Your instructions ->
Using the listing below, select the lines with the word "object" and copy them.

Data provided ->
^^^^
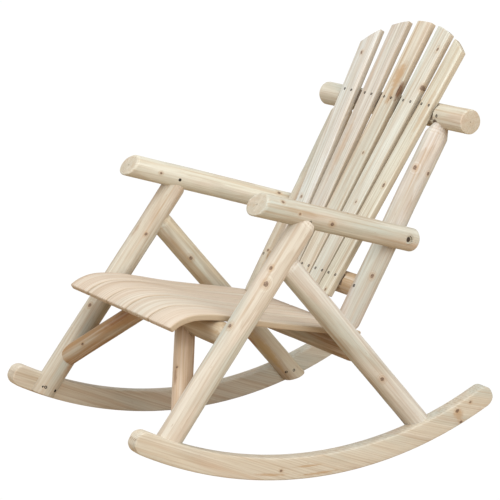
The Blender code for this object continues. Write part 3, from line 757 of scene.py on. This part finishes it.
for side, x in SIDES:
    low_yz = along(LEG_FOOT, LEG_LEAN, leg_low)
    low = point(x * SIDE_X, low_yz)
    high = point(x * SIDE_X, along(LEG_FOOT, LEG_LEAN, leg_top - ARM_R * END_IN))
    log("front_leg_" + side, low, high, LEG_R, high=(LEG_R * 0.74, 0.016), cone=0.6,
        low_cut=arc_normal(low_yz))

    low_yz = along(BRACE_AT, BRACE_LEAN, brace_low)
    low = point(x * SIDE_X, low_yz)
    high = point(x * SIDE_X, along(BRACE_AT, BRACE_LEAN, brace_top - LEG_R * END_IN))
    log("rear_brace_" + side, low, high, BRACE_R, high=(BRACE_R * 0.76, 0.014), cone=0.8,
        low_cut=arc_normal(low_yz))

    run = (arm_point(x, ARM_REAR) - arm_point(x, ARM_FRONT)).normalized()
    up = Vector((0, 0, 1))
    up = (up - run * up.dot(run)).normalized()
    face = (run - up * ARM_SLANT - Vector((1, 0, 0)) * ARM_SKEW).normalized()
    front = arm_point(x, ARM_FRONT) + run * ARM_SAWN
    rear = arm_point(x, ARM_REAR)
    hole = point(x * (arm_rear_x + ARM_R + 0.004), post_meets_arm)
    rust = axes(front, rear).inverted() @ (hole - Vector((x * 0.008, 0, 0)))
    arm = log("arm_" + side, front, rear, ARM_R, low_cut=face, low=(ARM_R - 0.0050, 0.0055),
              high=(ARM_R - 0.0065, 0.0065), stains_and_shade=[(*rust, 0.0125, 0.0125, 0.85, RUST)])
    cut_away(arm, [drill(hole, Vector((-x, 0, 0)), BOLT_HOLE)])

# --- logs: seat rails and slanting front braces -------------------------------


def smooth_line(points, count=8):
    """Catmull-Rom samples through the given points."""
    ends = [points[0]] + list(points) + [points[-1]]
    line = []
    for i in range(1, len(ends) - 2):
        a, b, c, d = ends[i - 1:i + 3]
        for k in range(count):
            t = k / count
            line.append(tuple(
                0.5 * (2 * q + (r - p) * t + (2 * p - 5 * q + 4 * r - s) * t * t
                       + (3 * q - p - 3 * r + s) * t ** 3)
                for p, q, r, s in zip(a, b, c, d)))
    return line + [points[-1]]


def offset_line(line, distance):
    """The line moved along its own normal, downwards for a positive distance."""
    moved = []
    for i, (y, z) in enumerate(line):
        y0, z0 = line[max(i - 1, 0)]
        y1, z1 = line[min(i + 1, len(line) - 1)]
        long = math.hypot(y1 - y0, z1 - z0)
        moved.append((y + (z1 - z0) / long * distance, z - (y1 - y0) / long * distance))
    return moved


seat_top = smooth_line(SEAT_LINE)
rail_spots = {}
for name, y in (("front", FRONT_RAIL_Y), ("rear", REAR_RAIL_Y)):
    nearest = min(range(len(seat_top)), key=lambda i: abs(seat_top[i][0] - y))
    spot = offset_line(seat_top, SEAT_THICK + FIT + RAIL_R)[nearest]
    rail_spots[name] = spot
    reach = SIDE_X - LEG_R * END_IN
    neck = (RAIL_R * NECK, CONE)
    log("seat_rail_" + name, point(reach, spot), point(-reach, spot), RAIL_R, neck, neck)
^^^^
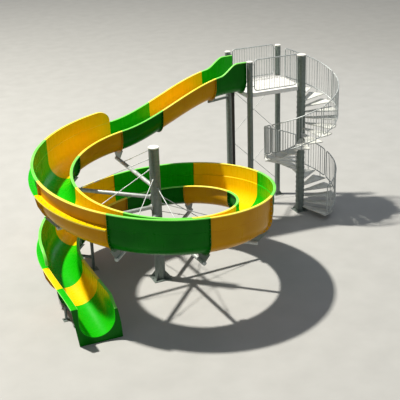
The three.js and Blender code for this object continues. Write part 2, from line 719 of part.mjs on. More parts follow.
^^^^
The result ->
The Blender code for this object continues. Write part 3, from line 757 of scene.py on. This part finishes it.
The three.js and Blender code for this object continues. Write part 2, from line 719 of part.mjs on. More parts follow.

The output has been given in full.